Many Nigerian-owned businesses in the UK don’t fail because they lack customers — they fail because the financial systems can’t support growth. If you want your business to scale smoothly (and survive the taxman or a funding pitch), here are seven financial areas you need to sort out first.
🔑 Key Takeaways:
- Revenue growth without financial structure = chaos.
- Poor pricing, dodgy reporting, and late invoices kill momentum.
- Fix the back end before chasing funding, loans, or expansion.
1. Accounting: The CAT Check
You can’t manage what you can’t measure. Yet many business owners rely on their accountants only for tax returns — not to actually understand how the business is doing week-to-week.
Use the CAT test:
- C – Completeness: Are all transactions recorded? Every sale, refund, expense, and invoice?
- A – Accuracy: Are they properly categorised? Revenue aligned with delivery? Or lumped in wherever?
- T – Timeliness: Are your books closed within 10–15 days of month-end? Or are you seeing results too late to act?
UK Tip: If you’re VAT-registered or applying for a loan, sloppy books = red flags. Use tools like Xero, QuickBooks or Sage — and make sure your accountant is more than just HMRC-compliant.

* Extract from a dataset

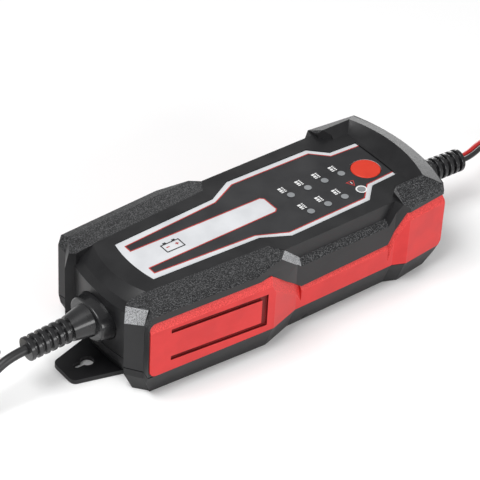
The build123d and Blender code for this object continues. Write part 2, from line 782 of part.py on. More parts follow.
def boot():
    """A rubber strain relief at the +X end: lock, neck, oval flange, cone and ribs."""
    lock = along_x(boot_inner_x, boot_inner_x + 2.1, 0, gland_height, gland_bore + 1.8)
    neck = along_x(boot_inner_x, seat_x + 1, 0, gland_height, gland_bore - 0.1)
    base = Plane(origin=(seat_x, 0, gland_height), x_dir=(0, 1, 0), z_dir=(1, 0, 0))
    front = Plane(origin=(flange_face_x, 0, gland_height), x_dir=(0, 1, 0), z_dir=(1, 0, 0))
    flange = loft([base * Ellipse(seat_half_width - 0.3, seat_half_height - 0.3),
                   front * Ellipse(flange_half_width, flange_half_height)])
    rim = flange.edges().filter_by(lambda e: e.center().X > flange_face_x - 0.1)
    flange = fillet(rim, 1.0)
    stem = Pos(boot_cone_length / 2 - 1, 0, 0) * Rot(0, 90, 0) * Cone(boot_root_radius,
                                                                     boot_tip_radius + 0.3,
                                                                     boot_cone_length + 2)
    stem = stem + along_x(0, stem_length, 0, 0, boot_core_radius)
    for rib in range(rib_count):
        low = boot_cone_length + rib_pitch * (rib + 1) - rib_thickness
        radius = boot_tip_radius + 0.25 * (rib_count - 1 - rib) / rib_count
        ring = along_x(low, low + rib_thickness, 0, 0, radius)
        stem = stem + fillet(ring.edges().filter_by(GeomType.CIRCLE), 0.5)
    return lock + neck + flange + Pos(flange_face_x, 0, gland_height) * Rot(0, boot_droop, 0) * stem


def turned(shape):
    """The same piece at the mains end."""
    return mirror(shape, about=Plane.YZ)


def cord_tube(points, radius, name):
    """Straight runs joined by arcs as large as their runs allow."""
    spots = [Vector(*p) for p in points]
    runs = [b - a for a, b in zip(spots, spots[1:])]
    radii = []
    for one, two in zip(runs, runs[1:]):
        half_turn = radians(one.get_angle(two)) / 2
        radii.append(0.45 * min(one.length, two.length) / tan(half_turn))
    path = FilletPolyline(*spots, radius=radii)
    tube = sweep(Plane(origin=spots[0], z_dir=runs[0]) * Circle(radius), path=path)
    print(name, "length", round(path.length, 1), "radii", [round(r) for r in radii],
          "volume ratio", round(tube.volume / (pi * radius ** 2 * path.length), 3))
    return tube


# the route points are (x beyond the boot's tip, y, z); the first run leaves along the boot
mains_first = 9.0
mains_route = [(18.3, 0.6, 21.2), (30.0, 2.8, 14.6), (44.0, 7.4, 7.6), (58.0, 14.0, 3.5),
               (72.0, 20.8, 2.6), (84.0, 25.4, 2.5), (95.0, 28.0, 2.5)]
lead_first = 7.0
lead_route = [(20.0, 4.4, 25.2), (32.4, 8.4, 21.6), (44.5, 10.6, 13.8), (56.4, 13.6, 7.0),
              (68.0, 19.0, 3.6), (80.0, 26.0, 2.9), (92.0, 30.0, 2.85)]


def route(side, first, points):
    """The full route from one boot's tip, at the +X end for side 1 and at the -X end for -1."""
    start = boot_tip
    second = boot_tip + boot_way * first
    spots = [(start.X, 0, start.Z), (second.X, 0, second.Z)]
    spots += [(boot_tip.X + x, y, z) for x, y, z in points]
    return [(side * x, side * y, z) for x, y, z in spots]


mains_coil_radius = 27.0
mains_coil_width = 3 * mains_cord_diameter
mains_coil_height = 3 * mains_cord_diameter
mains_coil_x = -boot_tip.X - mains_route[-1][0]
mains_coil_y = mains_coil_radius - mains_route[-1][1]
lead_coil_radius = 31.0
lead_coil_width = 2 * battery_lead_width
lead_coil_height = 8.4
lead_coil_x = boot_tip.X + lead_route[-1][0]
lead_coil_y = lead_route[-1][1] - lead_coil_radius


def coil(x, y, radius, width, height):
    """The outer shape of a neat round coil that lies on the table."""
    ring = upright(x, y, 0, height, radius + width / 2)
    ring = ring - upright(x, y, -1, height + 1, radius - width / 2)
    return fillet(ring.edges().filter_by(GeomType.CIRCLE), min(width, height) / 2.6)


def coil_tie(x, y, width, height, ring):
    """A strap over a coil's bundle."""
    strap = box(x - width / 2 - 0.9, x + width / 2 + 0.9, y - 4, y + 4, 0, height + 0.9)
    return strap - ring


plug_length = 36.0
plug_width = 35.0
plug_height = 13.7
plug_pin_gap = 18.6
plug_pin_length = 19.0
plug_tail = 14.0
plug_gap = 27.0            # plug's tail from the coil's tangent point
plug_side_step = 8.0
plug_y = mains_coil_y + mains_coil_radius + plug_side_step
plug_tail_x = mains_coil_x + plug_gap
plug_back_x = plug_tail_x + plug_tail
plug_axis = plug_height / 2


def mains_cord_tail():
    """The last of the mains cord, from its coil to the plug."""
    steps = [(-9, -9.6, 4.9), (-1, -7.6, 4.9), (8, -3.6, 5.4), (18, -0.8, 6.4),
             (plug_gap + 1, 0, plug_axis)]
    points = [(mains_coil_x + x, plug_y + y, z) for x, y, z in steps]
    return cord_tube(points, mains_cord_diameter / 2, "mains_cord_tail")


def mains_plug():
    """A flat two-pin plug, with its strain relief."""
    waist = plug_width - 9
    half = [(plug_back_x, -8.0), (plug_back_x + 6, -waist / 2), (plug_back_x + 18, -waist / 2),
            (plug_back_x + 27, -plug_width / 2 + 1.2), (plug_back_x + plug_length, -plug_width / 2)]
    body = prism([(x, plug_y + y) for x, y in mirrored(half)], 0, plug_height)
    body = fillet(body.edges().filter_by(Axis.Z), 2.0)
    rims = body.edges().filter_by(lambda e: abs(e.center().Z - plug_height / 2) > plug_height / 2 - 0.1)
    body = fillet(rims, 1.6)
    tail = Pos(plug_tail_x + plug_tail / 2 + 1, plug_y, plug_axis) * Rot(0, 90, 0)
    return body + tail * Cone(mains_cord_diameter / 2 + 0.7, 5.2, plug_tail + 2)


def mains_plug_pins():
    """Two round pins with sleeves at their roots."""
    face = plug_back_x + plug_length
    pins = []
    for way in (-1, 1):
        y = plug_y + way * plug_pin_gap / 2
        pin = along_x(face, face + plug_pin_length, y, plug_axis, 2.0)
        pins.append(fillet(pin.edges().filter_by(GeomType.CIRCLE).sort_by(Axis.X)[-1], 1.2))
    return pins


connector_length = 38.0
connector_width = 17.0
connector_height = 9.6
connector_gap = 24.0
connector_side_step = 6.0
connector_y = lead_coil_y - lead_coil_radius - connector_side_step
connector_tail_x = lead_coil_x - connector_gap
connector_back_x = connector_tail_x - 6.0
connector_face_x = connector_back_x - connector_length
connector_axis = connector_height / 2


def battery_lead_tail():
    steps = [(9, 7.4, 4.2), (1, 5.6, 4.2), (-8, 2.4, 4.4), (-16, 0.4, 4.6),
             (-connector_gap - 1, 0, connector_axis)]
    points = [(lead_coil_x + x, connector_y + y, z) for x, y, z in steps]
    return cord_tube(points, battery_lead_width / 2, "battery_lead_tail")


def lead_connector():
    """A two-pole quick connector: one shrouded contact and one bare one."""
    mid = connector_face_x + 12
    body = box(mid, connector_back_x, connector_y - connector_width / 2,
               connector_y + connector_width / 2, 0, connector_height)
    body = fillet(body.edges().filter_by(Axis.X), 2.2)
    shroud = along_x(connector_face_x, mid + 2, connector_y - 4.4, connector_axis, 3.9)
    stub = along_x(mid - 2, mid + 2, connector_y + 4.4, connector_axis, 3.6)
    sleeve = along_x(connector_tail_x - 7, connector_tail_x, connector_y, connector_axis, 3.6)
    body = body + shroud + stub + sleeve
    return body - along_x(connector_face_x - 1, mid + 1, connector_y - 4.4, connector_axis, 2.5)


def lead_connector_contacts():
    bullet = along_x(connector_face_x + 1, connector_face_x + 10, connector_y + 4.4, connector_axis,
                     2.1)
    bullet = fillet(bullet.edges().filter_by(GeomType.CIRCLE).sort_by(Axis.X)[0], 1.2)
    socket = along_x(connector_face_x + 3, connector_face_x + 13, connector_y - 4.4,
                     connector_axis, 2.45)
    socket = socket - along_x(connector_face_x, connector_face_x + 11, connector_y - 4.4,
                              connector_axis, 2.0)
    return [bullet, socket]


# =================================== files =======================================================
def save(name, shape):
    """Write one sub-part to its own STEP file."""
    if isinstance(shape, list):
        shape = Compound(children=shape)
    export_step(shape, f"parts/{name}.step")


os.makedirs("parts", exist_ok=True)

mains_ring = coil(mains_coil_x, mains_coil_y, mains_coil_radius, mains_coil_width,
                  mains_coil_height)
lead_ring = coil(lead_coil_x, lead_coil_y, lead_coil_radius, lead_coil_width, lead_coil_height)
right_boot = boot()

save("upper_shell", upper_shell())
save("lower_shell", lower_shell())
save("shell_gasket", gasket_ring(seam_height, 1.0))
save("side_panel_front", side_panel(1))
save("side_panel_back", side_panel(-1))
save("housing_screws", housing_screws())
save("label_overlay", label_overlay())
save("mode_button", mode_button())
save("switch_plunger", switch_plunger())
save("tact_switch", tact_switch())
save("light_guide", light_guide())
save("indicator_leds", indicator_leds())
save("display_board", display_board())
save("display_board_screws", display_board_screws())
save("main_board", main_board())
save("main_board_screws", main_board_screws())
save("board_link", board_link())
save("transformer_core", transformer_core())
save("transformer_winding", transformer_winding())
save("mains_capacitor", mains_capacitor())
save("output_capacitors", output_capacitors())
save("x_capacitor", on_board(-53, 12, 14, 7, 13))
save("line_choke", toroid(-52, -1, 8, 4, 7))
save("bridge_rectifier", on_board(-38, 14.5, 14, 4, 12))
save("output_inductor", toroid(52, 0, 8.5, 4, 8))
save("primary_heatsink", heatsink(-24.5, 22))
save("power_transistor", on_board(-28.3, 11, 4.4, 10, 15))
save("output_heatsink", heatsink(21.5, 22))
save("output_diode", on_board(17.6, 0, 4.4, 10, 15))
save("fuse", fuse())
save("fuse_clips", fuse_clips())
save("mains_wires", inner_wires(-1, 1.1))
save("battery_wires", inner_wires(1, 1.3))
save("mains_boot", turned(right_boot))
save("lead_boot", right_boot)
save("mains_cord", cord_tube(route(-1, mains_first, mains_route), mains_cord_diameter / 2,
                             "mains_cord"))
save("mains_cord_coil", mains_ring)
save("mains_cord_tail", mains_cord_tail())
save("mains_plug", mains_plug())
save("mains_plug_pins", mains_plug_pins())
save("battery_lead", cord_tube(route(1, lead_first, lead_route), battery_lead_width / 2,
                               "battery_lead"))
save("battery_lead_coil", lead_ring)
save("battery_lead_tail", battery_lead_tail())
save("lead_connector", lead_connector())
save("lead_connector_contacts", lead_connector_contacts())
save("coil_ties", [coil_tie(mains_coil_x - mains_coil_radius, mains_coil_y, mains_coil_width,
                            mains_coil_height, mains_ring),
                   coil_tie(lead_coil_x + lead_coil_radius, lead_coil_y, lead_coil_width,
                            lead_coil_height, lead_ring)])
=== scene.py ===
# %% [markdown]
# # A car battery charger, dressed for the camera
# The charger is a long black plastic case with red side panels, a printed label, a cord at each
# end and one push button. Its solid parts come from the CAD frame, so every size here is real.
# This lesson gives those parts their finishes, softens their moulded edges, prints the label and
# lays the two cords.

# %% load the frame
import json
import math

import bmesh
import bpy
from mathutils import Matrix, Vector
from mathutils.geometry import tessellate_polygon

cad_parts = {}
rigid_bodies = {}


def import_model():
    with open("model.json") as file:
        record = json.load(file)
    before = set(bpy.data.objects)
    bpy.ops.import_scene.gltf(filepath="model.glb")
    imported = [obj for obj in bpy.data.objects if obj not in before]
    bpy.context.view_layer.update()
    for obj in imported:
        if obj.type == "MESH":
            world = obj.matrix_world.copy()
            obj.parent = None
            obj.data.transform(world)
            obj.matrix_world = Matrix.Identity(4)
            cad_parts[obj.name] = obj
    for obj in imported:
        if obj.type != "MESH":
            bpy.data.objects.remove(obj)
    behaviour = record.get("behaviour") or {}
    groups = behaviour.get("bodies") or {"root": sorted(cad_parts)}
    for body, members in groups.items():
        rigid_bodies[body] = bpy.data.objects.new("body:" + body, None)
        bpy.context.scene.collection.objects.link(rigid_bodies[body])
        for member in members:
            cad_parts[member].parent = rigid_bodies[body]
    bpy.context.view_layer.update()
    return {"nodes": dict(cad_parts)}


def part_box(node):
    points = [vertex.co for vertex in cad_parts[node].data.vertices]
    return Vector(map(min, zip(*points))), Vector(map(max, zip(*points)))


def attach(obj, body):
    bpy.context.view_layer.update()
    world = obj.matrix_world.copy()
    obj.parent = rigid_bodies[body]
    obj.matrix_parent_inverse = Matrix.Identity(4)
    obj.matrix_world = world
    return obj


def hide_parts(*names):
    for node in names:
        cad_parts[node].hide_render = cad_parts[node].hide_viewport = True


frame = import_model()
MM = 0.001


def added(name, data):
    """A new object in the scene."""
    thing = bpy.data.objects.new(name, data)
    bpy.context.scene.collection.objects.link(thing)
    return thing


# %% [markdown]
# ## The camera
# A long lens stands well back, so that the case's long edges stay nearly parallel. It looks down
# at about 38 degrees from the mains end's front corner, and is tipped a few degrees to one side.
# Three directions make its rotation matrix, which is easier to reason about than three angles.

# %% camera
azimuth = math.radians(39.22)
elevation = math.radians(38.01)
tip = math.radians(3.19)
camera_place = Vector((-556.2, -669.7, 711.2))
away = Vector((math.sin(azimuth) * math.cos(elevation), math.cos(azimuth) * math.cos(elevation),
               -math.sin(elevation)))
level = Vector((math.cos(azimuth), -math.sin(azimuth), 0))
over = level.cross(away)
right = level * math.cos(tip) + over * math.sin(tip)
up = over * math.cos(tip) - level * math.sin(tip)

lens = bpy.data.cameras.new("camera")
lens.sensor_width = 36
lens.lens = 170.9
lens.clip_start = 0.05
camera = added("camera", lens)
turn = Matrix((right, up, -away)).transposed().to_4x4()
camera.matrix_world = Matrix.Translation(camera_place * MM) @ turn
bpy.context.scene.camera = camera
print("camera at", [round(c, 3) for c in camera.location])

# %% [markdown]
# ## Floor and light
# A white table and soft boxes are how such tools are shown. The floor is one large plane, so no
# horizon shows. A broad box overhead gives the even top light, a second one in front lights the
# red side, and a long low one lights the edges from behind, beyond the battery end.

# %% floor
def plain_material(name, colour, roughness):
    """A new material with its main shader ready to use."""
    material = bpy.data.materials.new(name)
    material.use_nodes = True
    shader = material.node_tree.nodes["Principled BSDF"]
    shader.inputs["Base Color"].default_value = (*colour, 1)
    shader.inputs["Roughness"].default_value = roughness
    return material


floor_mesh = bpy.data.meshes.new("floor")
reach = 3.0
floor_gap = 0.0002
corners = [(-reach, -reach, 0), (reach, -reach, 0), (reach, reach, 0), (-reach, reach, 0)]
floor_mesh.from_pydata(corners, [], [(0, 1, 2, 3)])
floor = added("floor", floor_mesh)
floor.location.z = -floor_gap
floor_mesh.materials.append(plain_material("white_table", (0.94, 0.94, 0.94), 0.75))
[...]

2. Receivables: RCC Framework
Revenue is useless if the cash isn’t collected. Many businesses have money on paper but are broke in reality because they don’t follow up payments properly.

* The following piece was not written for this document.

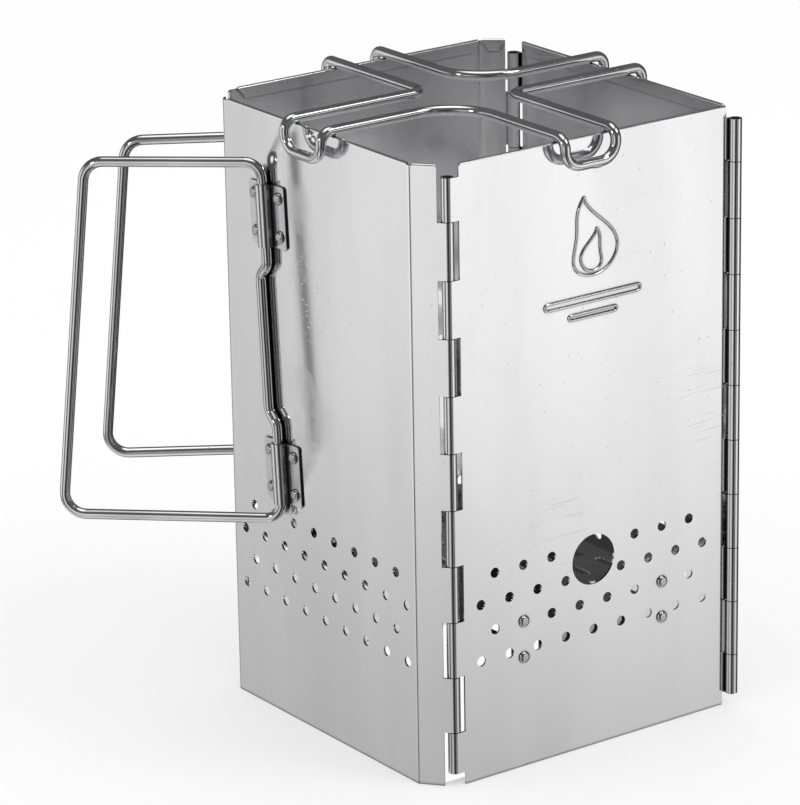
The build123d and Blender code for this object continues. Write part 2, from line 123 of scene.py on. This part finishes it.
handling.links.new(scratches, handling_out.inputs["Scratches"])

# Edge wear: a bright burnished band at the rims, broken up where hands and pots rub it
wear, wear_in, wear_out = new_group(
    "edge_wear",
    [
        ("Vector", "NodeSocketVector", None),
        ("Top", "NodeSocketFloat", 0.300),
        ("Bottom", "NodeSocketFloat", 0.0),
        ("Width", "NodeSocketFloat", 0.002),
    ],
    ["Wear"],
)
split = wear.nodes.new("ShaderNodeSeparateXYZ")
wear.links.new(wear_in.outputs["Vector"], split.inputs[0])
to_top = math_node(wear, "SUBTRACT", wear_in.outputs["Top"], split.outputs["Z"])
to_bottom = math_node(wear, "SUBTRACT", split.outputs["Z"], wear_in.outputs["Bottom"])
nearest = math_node(wear, "ABSOLUTE", math_node(wear, "MINIMUM", to_top, to_bottom))
share = math_node(wear, "DIVIDE", nearest, wear_in.outputs["Width"])
band = math_node(wear, "SUBTRACT", 1.0, share, clamp=True)
rubbed = stretched_noise(wear, wear_in.outputs["Vector"], (120.0, 120.0, 300.0), 3.0)
broken = smooth_step(wear, rubbed, 0.35, 0.6)
wear.links.new(math_node(wear, "MULTIPLY", band, broken), wear_out.inputs["Wear"])

# How much each mark roughens or darkens the steel, and the colour of the painted shade in its folds
haze_roughness = 0.10
speck_roughness = 0.25
scratch_roughness = 0.12
wear_roughness = 0.05
speck_darkening = 0.5
crevice_shade_colour = (0.10, 0.10, 0.10, 1.0)
bump_distance = 0.001
panel_rims = (0.300, 0.0)


def steel(name, bright, dull, roughness, line_depth, ripple_depth, rims=panel_rims, crevice_depth=0.0):
    """Bare stainless steel: tone and gloss from rolling marks, handling marks and edge wear.

    The colour runs from dull to bright with the sheet's tone and the worn rims, the roughness is
    0.75 to 1.25 times the given one plus each mark's share, and the bump is the sum of the lines,
    the ripple and the scratches. With a crevice_depth, painted shade darkens the folds narrower than that.
    """
    material = bpy.data.materials.new(name)
    material.use_nodes = True
    tree = material.node_tree
    shader = tree.nodes["Principled BSDF"]
    shader.inputs["Metallic"].default_value = 1.0
    place = tree.nodes.new("ShaderNodeTexCoord").outputs["Object"]
    used = {}
    for group in (rolling, handling, wear):
        node = tree.nodes.new("ShaderNodeGroup")
        node.node_tree = group
        tree.links.new(place, node.inputs["Vector"])
        used[group.name] = node
    used["edge_wear"].inputs["Top"].default_value = rims[0]
    used["edge_wear"].inputs["Bottom"].default_value = rims[1]
    marks = used["rolling_marks"].outputs
    touched = used["handling_marks"].outputs
    worn = used["edge_wear"].outputs["Wear"]

    colour = tree.nodes.new("ShaderNodeMix")
    colour.data_type = "RGBA"
    colour.inputs["A"].default_value = (*dull, 1.0)
    colour.inputs["B"].default_value = (*bright, 1.0)
    lift = math_node(tree, "ADD", smooth_step(tree, marks["Tone"], 0.3, 0.7), worn, clamp=True)
    spots = math_node(tree, "MULTIPLY", touched["Specks"], speck_darkening)
    lift = math_node(tree, "SUBTRACT", lift, spots, clamp=True)
    tree.links.new(lift, colour.inputs["Factor"])

    base = colour.outputs["Result"]
    # Painted shade: ambient occlusion darkens the colour in folds and at contacts narrower than
    # crevice_depth, where shade falls
    if crevice_depth > 0:
        crevice = tree.nodes.new("ShaderNodeAmbientOcclusion")
        crevice.samples = 16
        crevice.inputs["Distance"].default_value = crevice_depth
        painted_shade_mix = tree.nodes.new("ShaderNodeMix")
        painted_shade_mix.data_type = "RGBA"
        painted_shade_mix.inputs["A"].default_value = crevice_shade_colour
        tree.links.new(smooth_step(tree, crevice.outputs["AO"], 0.40, 1.00), painted_shade_mix.inputs["Factor"])
        tree.links.new(base, painted_shade_mix.inputs["B"])
        base = painted_shade_mix.outputs["Result"]
    tree.links.new(base, shader.inputs["Base Color"])

    gloss = math_node(tree, "MULTIPLY_ADD", marks["Lines"], roughness * 0.5)
    gloss.node.inputs[2].default_value = roughness * 0.75
    for mark, share in (
        (touched["Haze"], haze_roughness),
        (touched["Specks"], speck_roughness),
        (touched["Scratches"], scratch_roughness),
        (worn, wear_roughness),
    ):
        gloss = math_node(tree, "ADD", gloss, math_node(tree, "MULTIPLY", mark, share), clamp=True)
    tree.links.new(gloss, shader.inputs["Roughness"])

    height = math_node(tree, "MULTIPLY", marks["Lines"], line_depth)
    height = math_node(tree, "ADD", height, math_node(tree, "MULTIPLY", marks["Ripple"], ripple_depth))
    scored = math_node(tree, "MULTIPLY", touched["Scratches"], line_depth * 2)
    height = math_node(tree, "SUBTRACT", height, scored)
    bump = tree.nodes.new("ShaderNodeBump")
    bump.inputs["Strength"].default_value = 1.0
    bump.inputs["Distance"].default_value = bump_distance
    tree.links.new(height, bump.inputs["Height"])
    tree.links.new(bump.outputs["Normal"], shader.inputs["Normal"])
    return material


def dress(names, material):
    """Puts a material in every slot of the parts with these names."""
    for name in names:
        for slot in nodes[name].material_slots:
            slot.material = material


# Width of the folds and contacts that get painted shade
crevice_shade_depth = 0.0022
panel_steel = steel(
    "rolled_sheet_steel",
    (0.90, 0.90, 0.905),
    (0.82, 0.82, 0.83),
    roughness=0.09,
    line_depth=0.0015,
    ripple_depth=0.22,
    crevice_depth=crevice_shade_depth,
)
dress(["left_front_panel", "right_front_panel", "right_rear_panel", "left_rear_panel"], panel_steel)


# ---------------------------------------------------------------------------
# Pressed flame
# A plain flame outline with a smaller one inside it and two short bars below, pressed outwards from
# the back of the right front panel, so each line is a low rounded ridge in the sheet.
ridge_half_width = 0.0007
ridge_height = 0.0009
body_half = 0.087
panel_shift = 0.006
face_y = body_centre[1] - body_half
flame_x = body_centre[0] + panel_shift
flame_z = 0.2525
inner_flame_drop = 0.0070
long_bar_drop = 0.0300
short_bar_drop = 0.0375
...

The RCC framework can help:
- R – Revenue Linkage: Are invoices tied to clear milestones (delivery, service, etc.)?
- C – Collections Process: Do you follow up formally? Use reminders? Assign ownership?
- C – Credit Policy: Do you have standard payment terms or just “trust” each customer?
Naija Note: Chasing payments isn’t disrespectful — it’s survival. Use software (like GoCardless or Stripe) for auto-reminders and recurring payments.
3. Budgeting & Forecasting: The 13-1-3 Model
A lot of UK-based Nigerian businesses wing it monthly — no forecast, no runway planning. That’s risky in a high-cost environment like the UK.
Here’s what works:
- 13-week Cash Flow: Know what’s coming in/out every week for 3 months.
- 1-Year Budget: Monthly plan with real targets (staff costs, sales goals, breakeven).
- 3-Year Forecast: Big picture — when will you need more staff, more space, more capital?
Tool Tip: Try Float, Futrli, or even Google Sheets with cashflow templates.
4. Capital Raising: The FUND Checklist
Before you start looking for loans or investors, ask:
- F – Figure Out the Need: Are you raising based on real runway or just vibes?
- U – Understand If You Need It: Maybe you just need better systems, not money.
- N – Nail the Prep: Is your pitch deck, model, and financials investor-ready?
- D – Don’t Just Chase Valuation: Focus on value — not flashy figures.
UK Angle: If you’re applying for a startup loan or pitching to angel investors, unclear numbers and mismatched projections can ruin your credibility.
5. Reporting: The DSA System
Too much data is just noise. Too little is dangerous. Build 3 layers of reporting:
- D – Detailed (Team Level): Project costs, expenses, staff performance.
- S – Summary (You): Monthly income, margins, cashflow, budgets.
- A – Analytical (Advisors/Investors): LTV/CAC, profit per product, growth trends.
Pro Tip: Set up a monthly finance review session — even if it’s just with yourself and your accountant.
6. Tax & Compliance: ACT It Out
If HMRC ever audits you, can you confidently provide every return and payment breakdown?
Use the ACT framework:
- A – Accuracy: Are taxes matching your books?
- C – Consistency: Do you file on time, every time (VAT, PAYE, Corporation Tax)?
- T – Traceability: Can each tax payment be traced back to your business records?
Don’t Wait: Get your accountant to create a compliance calendar — no more March madness.
7. Pricing & Costing: The 3S Rule
Pricing is a system, not a guess. Here’s how to avoid undercharging:
- S1 – Strategic Positioning: Are you pricing for value or just trying to be cheaper?
- S2 – Sustainable Margins: Know the cost to serve each customer or product.
- S3 – Scalable Structure: Can your pricing flex as you grow?
Naija UK Reality: Underpricing just to “win customers” leads to burnout. Know your worth — and build margin into your model.
🚀 Final Word:
You don’t rise to the level of your dreams — you fall to the level of your systems. If even one of these pillars is cracked, it can stall your growth.
You don’t have to fix everything at once. But start with the one giving you the biggest headache. Because scaling in the UK as a Nigerian business owner is tough enough — don’t let your finances be your weak link.